La Guadeloupe — sinon le monde — est violente pour les femmes. Comment cela s’explique-t-il ? Sans doute par la place subalterne accordée aux femmes, alors que nous représentons plus de la moitié de la population mondiale et que nous donnons la vie.
La femme mérite donc mieux que le statut d’infériorité, de citoyen de seconde zone dans lequel elle se débat dans beaucoup de pays. C’est la peur du changement, les frustrations et les complexes masculins qui exacerbent les attaques des conservateurs contre les droits des femmes. Ces droits sont donc très fragiles.
La législation est-elle suffisamment répressive ?
Nous avons un important arsenal judiciaire à notre disposition. Mais la loi ne peut pas tout. Ce sont les mentalités qu’il faut faire évoluer et cela passe par un inlassable effort d’éducation, de sensibilisation et d’information. L’état actuel des droits des femmes dans le monde (Iran, Afghanistan etc..) et le nombre inquiétant de féminicides chez nous confirment hélas que le combat est long mais il ne faut pas baisser les bras.
La prévention est-elle efficace ?
La prévention passe par l’éducation et par une meilleure information sur les dispositifs existants. Il faut également une surveillance constante et des actes concrets pour protéger les droits des femmes.
Si vous étiez élue et législatrice, que proposeriez-vous ?
Plutôt que de voter de nouvelles lois qui viennent s’empiler sur celles qui existent déjà, je proposerais surtout davantage de moyens humains et matériels pour mener une politique forte et volontariste. Par exemple, des lieux d’hébergement de secours, des téléphones grave danger en plus grand nombre, des personnels formés à l’écoute de la parole des femmes victimes, des moyens efficaces d’éloignement des conjoints violents etc. Des ordonnances de protection et les hébergements d’urgence doivent prendre en considération notre insularité.
Les femmes n’auront le courage de quitter un conjoint violent que si elles ont la certitude que leurs enfants auront un toit et de bonnes conditions d’accueil.
Souvent les femmes restent et continuent à subir un conjoint violent pour maintenir le niveau de confort de leurs enfants.

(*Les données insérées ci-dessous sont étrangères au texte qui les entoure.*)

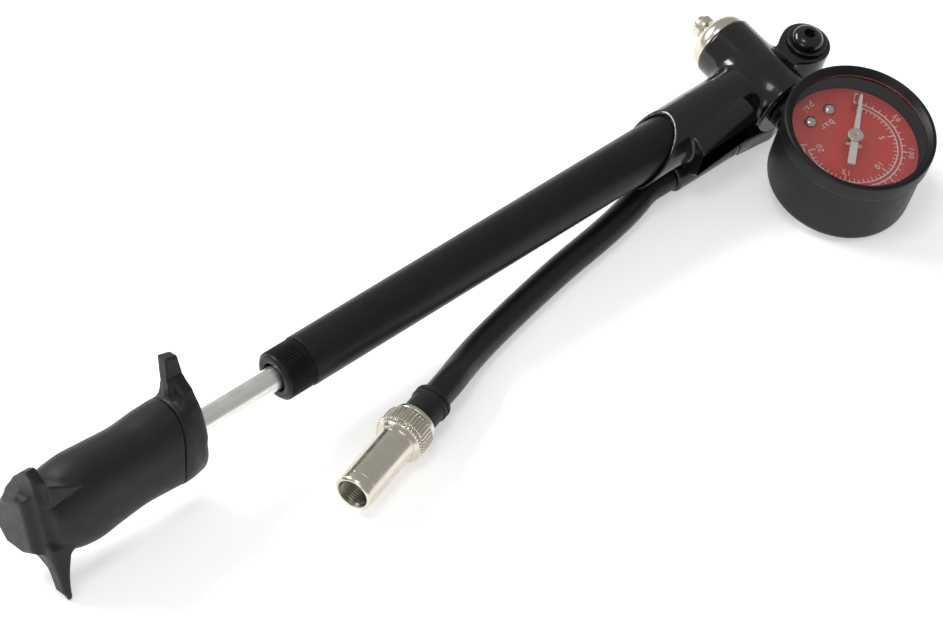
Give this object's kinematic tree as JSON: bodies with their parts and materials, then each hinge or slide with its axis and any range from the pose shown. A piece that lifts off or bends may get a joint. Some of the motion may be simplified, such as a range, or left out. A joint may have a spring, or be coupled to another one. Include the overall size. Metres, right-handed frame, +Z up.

Lauréate du concours d’éloquence du barreau de la Guadeloupe quel était le thème de votre plaidoirie ? Le sujet portait sur une citation de Simone de Beauvoir extraite de l’ouvrage Deuxième Sexe, publié en 1949 :
« N’oubliez jamais qu’il suffira d’une crise politique, économique ou religieuse pour que les droits des femmes soient remis en question. Ces droits ne sont jamais acquis. Vous devrez rester vigilantes votre vie durant. »
Comment l’avez-vous développé ?
J’ai décidé de faire un parallèle entre cette citation et la vie de ma grand-mère de Marie-Galante qui s’appelle également Simone affectueusement appelée Man Simone.
Ma Man Simone m’a permis de magnifier la vie de nos grands- mères qui ont été les témoins de l’évolution des droits des femmes et des crises de Guadeloupe (Sorin, fermetures d’usines, grèves, mai 1967, Bumidon, bombes, Hugo, vie chère, violences urbaines, crise sanitaire). Ce sont les mémoires vivantes de notre histoire.
Ces femmes nous rappellent que certains droits qui semblent définitivement acquis aujourd’hui n’étaient pas évidents (posséder un compte bancaire, la contraception etc.).
La citation de Simone de Beauvoir date de 73 ans et pourtant elle est très actuelle, il suffit de regarder les nouvelles du monde. Au-delà du monde, on peut analyser ce qui se passe dans notre Guadeloupe. 2135, c’est le nombre de femmes qui ont été victimes de violences en 2020 au pic de la crise sanitaire. C’est plus que la population de la Désirade, des Saintes ou de Vieux-Fort.
Or, personne, aucun Guadeloupéen, n’accepterait que tous les Désiradiens ou tous les Saintois soient pendant une année victimes de violences physiques et morales, viols, agressions, harcèlements, séquestrations, féminicides, le tout dans une indifférence générale. Imaginer cela, c’est choquant et absurde. Pourtant, c’est ce qui est toléré pour les Guadeloupéennes. C’est notamment ce que j’ai voulu démontrer dans ma plaidoirie et dire que nous sommes tous acteurs à notre échelle de la défense des droits des femmes.